L'école d'infirmières, devenue depuis "Villa May"
L'école d'infirmières, devenue depuis "Villa May"
Un bruit le ramène à la réalité. Quelqu’un, depuis la côte, a nagé jusqu’à lui. C’est un soldat français stationné là, et qui avec ses camarades a assisté à toute la scène. Ce courageux saint Bernard des mers remorque le canot jaune et le jeune type à demi-assommé qui est à bord. Sur la terre ferme, on lui ôte sa combinaison trempée pour le couvrir de vêtements secs. Direction l’hôpital le plus proche. De l’autre côté du golfe ? Non. La chance sourit une nouvelle fois au malheureux, car tout près de là, une somptueuse villa, propriété – ça ne s’invente pas - d’un tenancier de maisons closes de Vichy, accueille... une école d’infirmières militaires. Pour faire bonne mesure, on prévient aussi le docteur di Barbazza, qui a pris ses quartiers d’été dans sa maison de l’Isolella, et dont le jeune fils Paul a tout vu à la jumelle. Il émerge enfin, notre pilote, et comme dans les films, son premier réflexe est de demander une cigarette. Celle du rescapé.

Paul di Barbazza
Paul di Barbazza
Huit jours plus tard, il reprend son tour d’opérations. Lui qui devait cinquante missions en effectuera cinquante-sept, pour finir la guerre flight-leader. Il a mûri le bleu, ce jour-là plus que les autres sans doute. Et il n’a jamais oublié ce moment qui faillit être son dernier, et garde toujours aujourd’hui une immense reconnaissance envers celui qui l’a sauvé des eaux.
Au docteur di Barbazza qui proposait pour ce soldat une médaille, le général Martin, gouverneur militaire de la Corse, répondra, lui, qu’il n’avait fait que son devoir, et qu’en temps de guerre c’était la moindre des choses.

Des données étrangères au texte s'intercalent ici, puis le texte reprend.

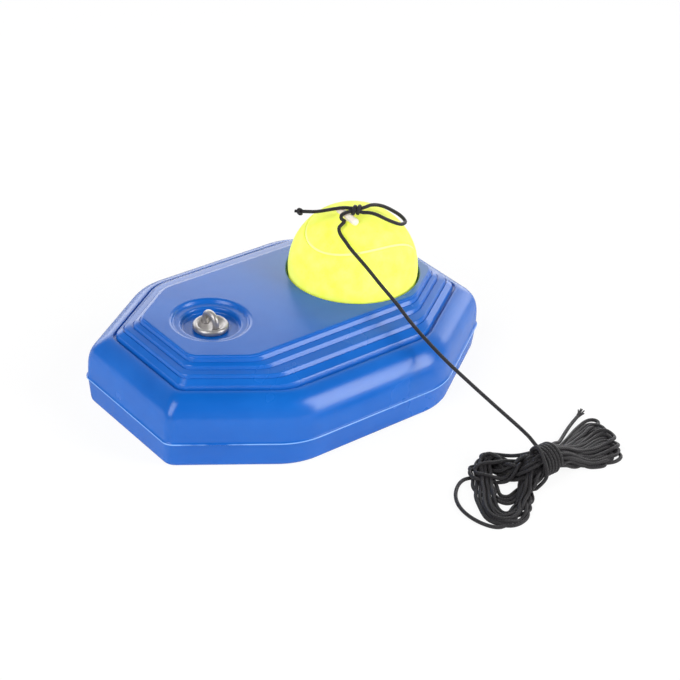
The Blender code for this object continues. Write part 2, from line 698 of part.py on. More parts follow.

Paul di Barbazza, lycéen à l’époque, n’a pas oublié non plus l’aventure de ce pilote qu’il croyait anglais, et qui a eu tant de chance.

Il aura fallu attendre plus de soixante ans avant que son avion, oublié de presque tous, n’émerge des profondeurs, grâce aux efforts de quelques plongeurs et à l’enthousiasme de quelques artistes.